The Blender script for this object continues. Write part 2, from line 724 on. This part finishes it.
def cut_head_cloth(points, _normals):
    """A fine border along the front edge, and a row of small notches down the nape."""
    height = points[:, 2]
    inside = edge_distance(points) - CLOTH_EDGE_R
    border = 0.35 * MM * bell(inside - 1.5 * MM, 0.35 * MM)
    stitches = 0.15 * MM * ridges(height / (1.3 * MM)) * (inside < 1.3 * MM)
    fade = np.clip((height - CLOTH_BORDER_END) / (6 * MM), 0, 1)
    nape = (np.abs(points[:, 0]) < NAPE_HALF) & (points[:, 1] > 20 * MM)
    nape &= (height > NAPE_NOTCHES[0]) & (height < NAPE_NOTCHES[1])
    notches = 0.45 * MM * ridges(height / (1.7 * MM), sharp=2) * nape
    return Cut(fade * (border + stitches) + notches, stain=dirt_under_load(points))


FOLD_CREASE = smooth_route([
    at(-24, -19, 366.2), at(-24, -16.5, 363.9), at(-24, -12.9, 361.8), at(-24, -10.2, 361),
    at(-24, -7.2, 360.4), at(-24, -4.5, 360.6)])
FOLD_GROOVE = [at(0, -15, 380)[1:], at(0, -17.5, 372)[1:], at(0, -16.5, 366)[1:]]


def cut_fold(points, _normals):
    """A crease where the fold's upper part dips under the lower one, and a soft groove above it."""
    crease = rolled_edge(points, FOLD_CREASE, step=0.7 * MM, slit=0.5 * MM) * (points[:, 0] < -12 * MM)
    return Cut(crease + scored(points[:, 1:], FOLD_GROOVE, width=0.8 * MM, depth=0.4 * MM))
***
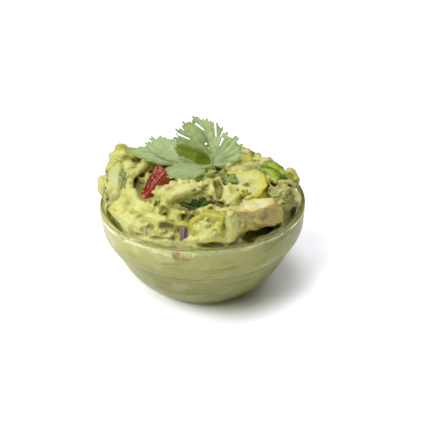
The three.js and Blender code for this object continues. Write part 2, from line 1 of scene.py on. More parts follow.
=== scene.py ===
***
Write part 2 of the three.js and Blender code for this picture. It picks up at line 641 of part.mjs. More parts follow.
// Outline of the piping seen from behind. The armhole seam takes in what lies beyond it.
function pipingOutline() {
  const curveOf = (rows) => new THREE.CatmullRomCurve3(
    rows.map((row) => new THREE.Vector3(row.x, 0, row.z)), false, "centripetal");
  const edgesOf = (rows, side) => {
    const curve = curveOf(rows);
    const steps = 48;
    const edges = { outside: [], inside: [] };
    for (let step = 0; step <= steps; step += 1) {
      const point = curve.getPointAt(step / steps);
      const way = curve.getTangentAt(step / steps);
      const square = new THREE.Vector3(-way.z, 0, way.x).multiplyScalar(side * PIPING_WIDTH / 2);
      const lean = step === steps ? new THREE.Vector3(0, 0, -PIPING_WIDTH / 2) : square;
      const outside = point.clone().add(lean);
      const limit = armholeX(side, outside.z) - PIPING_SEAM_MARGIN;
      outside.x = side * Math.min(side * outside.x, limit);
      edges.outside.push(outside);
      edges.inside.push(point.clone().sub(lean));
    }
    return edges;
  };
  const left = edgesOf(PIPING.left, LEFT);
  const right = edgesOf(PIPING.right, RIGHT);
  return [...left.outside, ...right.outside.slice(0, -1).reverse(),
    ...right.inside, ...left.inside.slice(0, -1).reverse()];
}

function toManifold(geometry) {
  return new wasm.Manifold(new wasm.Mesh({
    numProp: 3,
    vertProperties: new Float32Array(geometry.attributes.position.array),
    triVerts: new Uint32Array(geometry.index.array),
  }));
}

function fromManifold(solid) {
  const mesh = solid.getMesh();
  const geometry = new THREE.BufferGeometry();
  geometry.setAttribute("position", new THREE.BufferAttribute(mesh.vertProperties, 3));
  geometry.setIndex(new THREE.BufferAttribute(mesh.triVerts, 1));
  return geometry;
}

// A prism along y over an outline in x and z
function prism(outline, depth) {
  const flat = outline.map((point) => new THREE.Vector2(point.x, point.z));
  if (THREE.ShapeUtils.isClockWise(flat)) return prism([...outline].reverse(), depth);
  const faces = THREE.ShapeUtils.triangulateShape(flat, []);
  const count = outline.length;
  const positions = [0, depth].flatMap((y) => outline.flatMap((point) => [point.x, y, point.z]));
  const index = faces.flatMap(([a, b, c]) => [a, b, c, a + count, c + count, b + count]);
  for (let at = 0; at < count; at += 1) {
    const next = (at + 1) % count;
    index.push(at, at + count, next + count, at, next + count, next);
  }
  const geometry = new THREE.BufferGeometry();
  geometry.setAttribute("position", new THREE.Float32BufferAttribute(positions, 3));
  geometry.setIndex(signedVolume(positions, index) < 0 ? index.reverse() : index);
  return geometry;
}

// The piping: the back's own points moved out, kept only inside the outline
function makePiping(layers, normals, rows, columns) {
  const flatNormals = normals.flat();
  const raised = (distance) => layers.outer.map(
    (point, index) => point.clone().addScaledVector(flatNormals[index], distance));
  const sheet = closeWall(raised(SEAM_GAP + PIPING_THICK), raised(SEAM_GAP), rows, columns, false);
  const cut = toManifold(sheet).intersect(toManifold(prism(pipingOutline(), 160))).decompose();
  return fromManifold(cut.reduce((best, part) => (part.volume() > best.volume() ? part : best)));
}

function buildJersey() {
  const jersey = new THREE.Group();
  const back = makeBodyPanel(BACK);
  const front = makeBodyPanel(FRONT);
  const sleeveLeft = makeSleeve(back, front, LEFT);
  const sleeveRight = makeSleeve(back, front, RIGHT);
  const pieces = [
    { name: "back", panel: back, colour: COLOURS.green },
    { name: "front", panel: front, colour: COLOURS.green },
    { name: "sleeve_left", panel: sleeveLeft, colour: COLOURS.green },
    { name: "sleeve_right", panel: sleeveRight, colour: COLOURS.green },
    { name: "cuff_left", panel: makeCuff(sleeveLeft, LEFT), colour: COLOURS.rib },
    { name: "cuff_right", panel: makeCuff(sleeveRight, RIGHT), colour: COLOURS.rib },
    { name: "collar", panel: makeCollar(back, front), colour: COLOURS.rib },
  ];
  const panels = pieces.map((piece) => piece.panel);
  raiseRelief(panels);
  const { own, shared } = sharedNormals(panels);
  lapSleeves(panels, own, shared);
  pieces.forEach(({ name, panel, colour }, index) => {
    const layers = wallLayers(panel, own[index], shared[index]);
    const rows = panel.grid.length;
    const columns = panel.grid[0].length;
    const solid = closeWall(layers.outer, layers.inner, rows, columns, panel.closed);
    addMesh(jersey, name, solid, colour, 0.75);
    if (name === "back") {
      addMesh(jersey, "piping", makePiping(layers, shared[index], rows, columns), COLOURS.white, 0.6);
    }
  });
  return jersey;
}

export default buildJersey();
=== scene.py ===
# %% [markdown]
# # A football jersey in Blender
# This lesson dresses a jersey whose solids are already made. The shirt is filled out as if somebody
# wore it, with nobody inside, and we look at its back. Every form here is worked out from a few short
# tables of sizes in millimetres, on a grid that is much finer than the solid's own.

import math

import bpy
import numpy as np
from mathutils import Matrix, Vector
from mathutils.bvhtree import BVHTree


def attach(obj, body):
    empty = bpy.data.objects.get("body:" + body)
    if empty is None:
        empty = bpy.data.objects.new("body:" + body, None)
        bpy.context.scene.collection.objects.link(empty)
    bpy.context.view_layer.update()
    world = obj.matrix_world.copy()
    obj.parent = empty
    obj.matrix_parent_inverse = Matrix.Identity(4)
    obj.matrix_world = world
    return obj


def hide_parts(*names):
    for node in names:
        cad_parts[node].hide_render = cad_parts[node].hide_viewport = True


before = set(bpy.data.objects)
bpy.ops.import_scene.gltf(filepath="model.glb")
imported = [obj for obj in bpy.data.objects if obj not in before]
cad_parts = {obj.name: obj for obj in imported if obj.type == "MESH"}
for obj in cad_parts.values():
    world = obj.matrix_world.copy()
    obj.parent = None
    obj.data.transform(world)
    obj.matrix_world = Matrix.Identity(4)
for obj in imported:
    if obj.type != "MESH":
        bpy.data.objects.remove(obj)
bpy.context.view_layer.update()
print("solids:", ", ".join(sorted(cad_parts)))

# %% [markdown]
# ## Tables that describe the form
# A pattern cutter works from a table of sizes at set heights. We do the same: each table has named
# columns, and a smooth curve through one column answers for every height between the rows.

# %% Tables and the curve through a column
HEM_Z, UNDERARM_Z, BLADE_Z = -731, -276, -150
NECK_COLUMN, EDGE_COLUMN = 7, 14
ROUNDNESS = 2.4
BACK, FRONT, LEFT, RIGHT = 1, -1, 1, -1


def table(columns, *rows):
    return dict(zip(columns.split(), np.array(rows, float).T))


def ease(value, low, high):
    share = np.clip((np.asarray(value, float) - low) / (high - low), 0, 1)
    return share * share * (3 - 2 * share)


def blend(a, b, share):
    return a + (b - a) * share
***
» BRIEF: Extract the run of lines that opens with the line containing "columns), COLOURS.white, 0.6);" and closes with the line containing "bpy.data.objects.remove(obj)"; reproduce it exactly and add nothing.

» RESPONSE:
      addMesh(jersey, "piping", makePiping(layers, shared[index], rows, columns), COLOURS.white, 0.6);
    }
  });
  return jersey;
}

export default buildJersey();
=== scene.py ===
# %% [markdown]
# # A football jersey in Blender
# This lesson dresses a jersey whose solids are already made. The shirt is filled out as if somebody
# wore it, with nobody inside, and we look at its back. Every form here is worked out from a few short
# tables of sizes in millimetres, on a grid that is much finer than the solid's own.

import math

import bpy
import numpy as np
from mathutils import Matrix, Vector
from mathutils.bvhtree import BVHTree


def attach(obj, body):
    empty = bpy.data.objects.get("body:" + body)
    if empty is None:
        empty = bpy.data.objects.new("body:" + body, None)
        bpy.context.scene.collection.objects.link(empty)
    bpy.context.view_layer.update()
    world = obj.matrix_world.copy()
    obj.parent = empty
    obj.matrix_parent_inverse = Matrix.Identity(4)
    obj.matrix_world = world
    return obj


def hide_parts(*names):
    for node in names:
        cad_parts[node].hide_render = cad_parts[node].hide_viewport = True


before = set(bpy.data.objects)
bpy.ops.import_scene.gltf(filepath="model.glb")
imported = [obj for obj in bpy.data.objects if obj not in before]
cad_parts = {obj.name: obj for obj in imported if obj.type == "MESH"}
for obj in cad_parts.values():
    world = obj.matrix_world.copy()
    obj.parent = None
    obj.data.transform(world)
    obj.matrix_world = Matrix.Identity(4)
for obj in imported:
    if obj.type != "MESH":
        bpy.data.objects.remove(obj)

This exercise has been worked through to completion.